You'll be downloading a lot of things so spend some time to think about your data management. You can set up a separate partition or volume to store this data and use a different filesystem the optimises for fast reads.

Reading

After all that work, you may want to curl up with a book. Whether you're using an e-book reader or printed copies, you can find a lot of items to read on Project Gutenberg.

Server

Most of these services are served over HTTP so you'll need to have a web server handy. Anything basic will do - be it Apache, Nginx, or even node.js. For more advanced installations like MediaWiki, you'll need PHP support so for convenience and ease of maintenance it'll be best to use Apache + PHP.

Maps

Offline maps are useful for trip planning and routing. For most cases, it'll be enough to just download some form of Open Street Maps on your phone. In this case, we're going to set up OSM for trip planning on your device.

Wikipedia

Quick setup

To quickly get set up without worrying about database dumps, just grab the latest Kiwix distribution for your operating system. You get the added benefit of enabling different Wikimedia projects such as Wikitionary.

Database dumps

Begin by downloading Wikipedia. It's easier than you might think. You can grab a multistream archive from here. Pick the language that you think has the articles you'll read most frequently. Multistream enables you to access specific articles without having to decompress the entire archive. If space isn't an issue, then grab the normal archive; I imagine the multistream archive requires more CPU to process.

If you work a rapidly emerging field like IT, then I'd recommend you download a recent database dump. If you prefer well-written and vetted articles, then you can get the download released by the WikiMedia Foundation every six months.
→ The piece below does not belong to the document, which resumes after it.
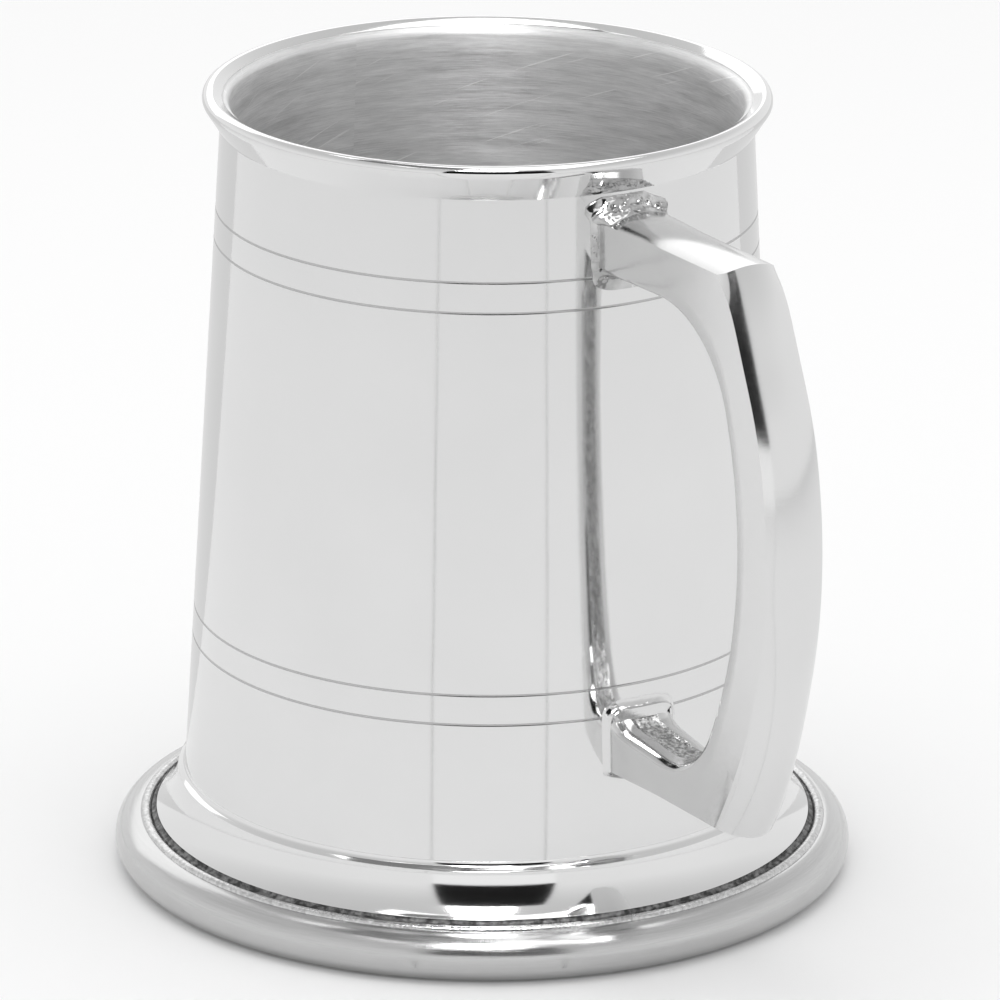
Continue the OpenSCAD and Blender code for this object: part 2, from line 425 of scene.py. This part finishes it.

This page contains BitTorrent links for English Wikipedia. If you can't or prefer not to use torrents, then you can look at the list of mirrors here and grab a compressed XML dump.

For multistream, make sure you download the xml.bz2 and index files. Also grab the SHA1 checksums so you can check for errors. Finally, to avoid getting banned, only download one file using one connection at a time at any time; otherwise you may be forced to use an out-of-date mirror.

Media database dump

In addition to the database dump, you'll need the

MediaWiki front-end

To view the articles you'll need a front-end - MediaWiki is the natural choice and you'll need a LAMP stack to serve it. We'll set that up later.

Debian mirror

If you use Linux, you'll probably need a package mirror available offline should you decide to install some software. Download the entire Debian amd64 architecture package mirror is about 402GB compiled and 91GB for the source. You'll get more than a 4x speed up using pre-compiled packages so it's worth downloading the entire repository over the course of a few days. To augment your installation, it likely makes sense to grab the Debian wiki as well -- something we'll address in the Searx section.

Searx

If you know you're going to be gone for a while, it makes sense to set up some background tasks to search for relevant keywords and fetch the pages such as StackOverflow for later perusal.

Jupyter notebooks

Think about your web habits. How often do you turn to the web to complete a quick calculation? Maybe you type your query directly in Google or maybe you head over to Wolfram Alpha to solve some equations. Jupyter can help here. It is an open source web application that lets you create a realtime workbook of equations. Think about lab reports, but interactive.

I've found it invaluable to generate charts, write perfect looking equations, and just get work done.

In this section, we'll set up a base Jupyter instance. If you search the web you'll find many others.

https://jupyter.org/

Git

I'm sure you've went on GitHub and clicked "download raw file". While this is completely find for one-off never-use-again repositories, if you find yourself going repeatedly visiting a repository, go ahead and ween yourself off the web interface and clone the repository locally.

Notes

How do you take notes? I personally have used a mixture of OneNote, TiddlyWiki, and other solutions in the past. I'm spoiled by syncing and have found it a boon to my productivity. However, modern versions of some of these tools, like OneNote, work best with a constant web connection. A good alternative is to set up an offline MediaWiki instance.